The cost of a new alloy wheel will also depend on the type of car you drive, simply put, the bigger the wheel, the more it will cost.
Alloy wheel powder coating
If the damage is purely cosmetic, as shown in the third image at the top of the page, the repair is much more simple and will not require heavy treatment.
Powder coating is a service which restores the cosmetic appearance of an alloy wheel and the process is a relatively simple one.
The wheel is blasted by hand or given a chemical strip to remove the top layer of lacquer and paint.
The wheels are then dressed and filed in order to deal with potential damage to the edges of the wheel rim.
The wheel is then gently heated to remove air from the alloy before the first layer of powder coat finish is applied.
The wet-in-wet procedure can then be applied before further thermal treatment.
The cost of having a powder coat applied to a wheel is also dependent on the extent of the damage and the size of the wheel so get in touch with a great local garage with our site!
Alloy wheel repair cost
If you need a wheel repair or replacement you can take your car to a garage after getting quotes or you can have a mobile mechanic perform an alloy wheel repair by coming out to your home or place of work.
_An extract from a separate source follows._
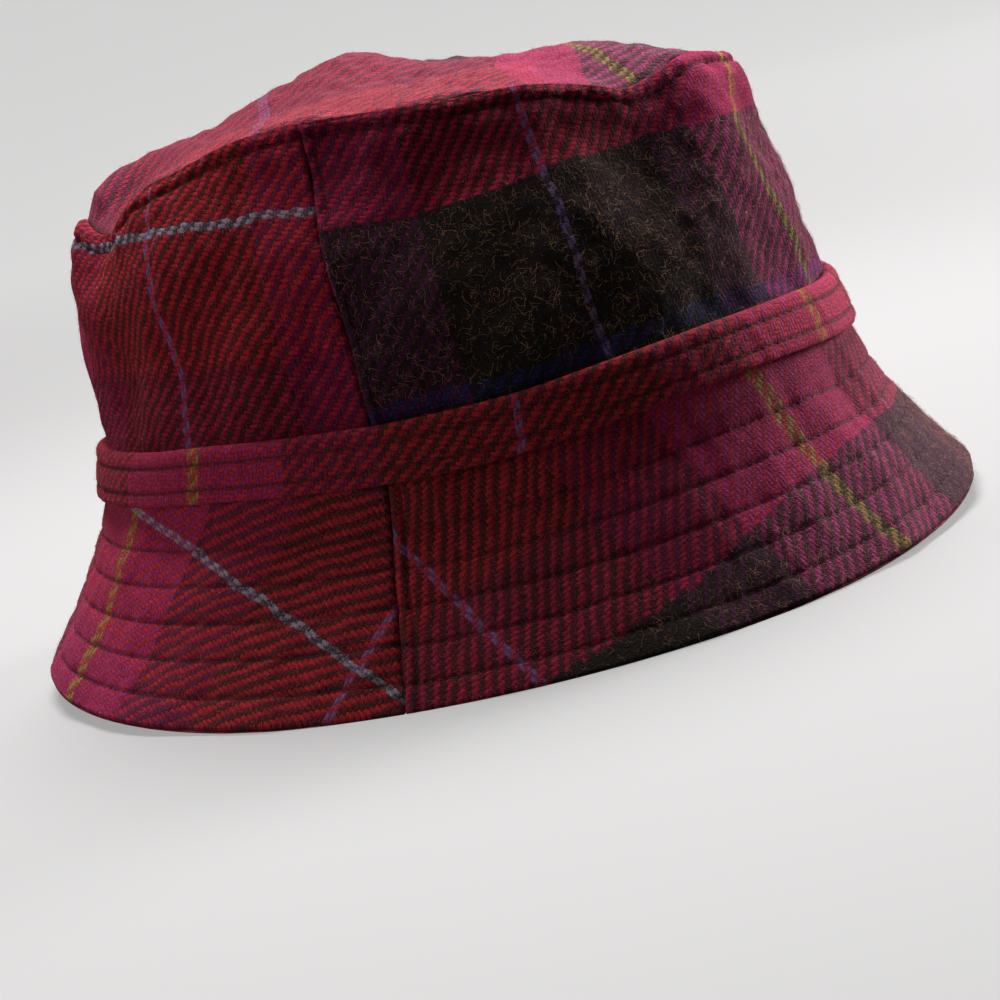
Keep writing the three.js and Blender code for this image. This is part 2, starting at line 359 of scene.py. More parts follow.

Please note though that a mobile mechanic will NOT be able to perform a powder coat or perform a diamond cut as large machines are required to carry out the work.
Alloy wheel FAQs
What are alloy wheels?
Alloy wheels are made from an alloy of either aluminium or magnesium and are therefore much lighter.
What are diamond cut alloy wheels?
Diamond cut alloy wheels have had the entire painted surface of the wheel removed by a machine to leave a shiny finish.
Can I buy an alloy wheel repair kit?
You can buy various alloy wheel repair kits online. These usually consist of masking tape, gloves, wheel paint, wheel repair putty or filler, sandpaper and files.
How to remove baked on brake dust from alloy wheels
Brake dust is notoriously hard to remove. The best things to try are DW40, oven cleaner and wheel cleaner (this can be acidic or non-acidic as per your personal preference).